Esta caracterização da chamada Dança Macabra é crucial e abarca praticamente todo o eixo da obra, sendo de um caráter artístico perfeito durante toda a sua execução. A Película nada mais é do que uma fuga obsessiva desta macabra e indesejada dança que chamava para o baile a quase todos. Como sinal de negação a Morte, e a fim de encerrar este comentário, propositalmente deixo para o final algumas palavras sobre as personagens Jof, Mia e Mikael, que para Bergman tem todo um sentido religioso, messiânico até. 

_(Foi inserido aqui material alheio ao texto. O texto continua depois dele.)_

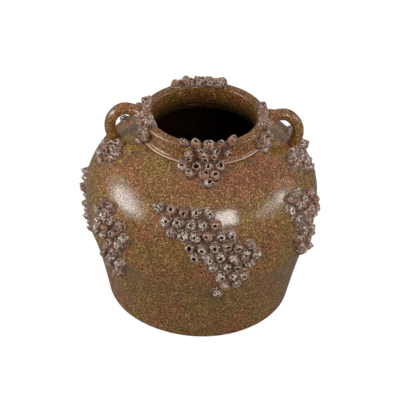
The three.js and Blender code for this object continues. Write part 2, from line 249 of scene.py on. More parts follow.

Estes são os únicos que conseguem se salvar, inicialmente porque são os únicos seres puros de coração de toda a história, são artistas que fazem bom uso de sua arte, que para Bergman representam um sentido muito importante: “O Conceito de Santidade Humana. Se você desfizer as camadas de varias teologias, o sagrado sempre permanece.” É por isso que depois de tocada a sétima trombeta do apocalipse, somente sobrevivem como salvação e símbolo de um reinicio baseado na pureza, a trindade messiânica, um casal puro, Jof, Mia e Mikael, assim nada está perdido ainda, enquanto houver esperança, pureza, e unção entre o amor e o bom uso da arte pela arte. 
Ass: Rafael Costa Prata
Graduando na Universidade Federal de Sergipe



[1] MONGELLI, Lênia Márcia. Ingmar Bergman e o Jogo da Morte. In: MACEDO, José Rivair; MONGELLI, Lênia Márcia. (Org.), A Idade Média no Cinema. São Paulo: Ateliê Editorial, 2009, p.83-127, p.86.
[2] Idem, p.84-85.
[3] MONGELLI, Lênia Márcia. Ingmar Bergman e o Jogo da Morte. In: MACEDO, José Rivair; MONGELLI, Lênia Márcia. (Org.), A Idade Média no Cinema. São Paulo: Ateliê Editorial, 2009, p.83-127, p.89.
[4] Fala Final do personagem Jof durante a execução da película.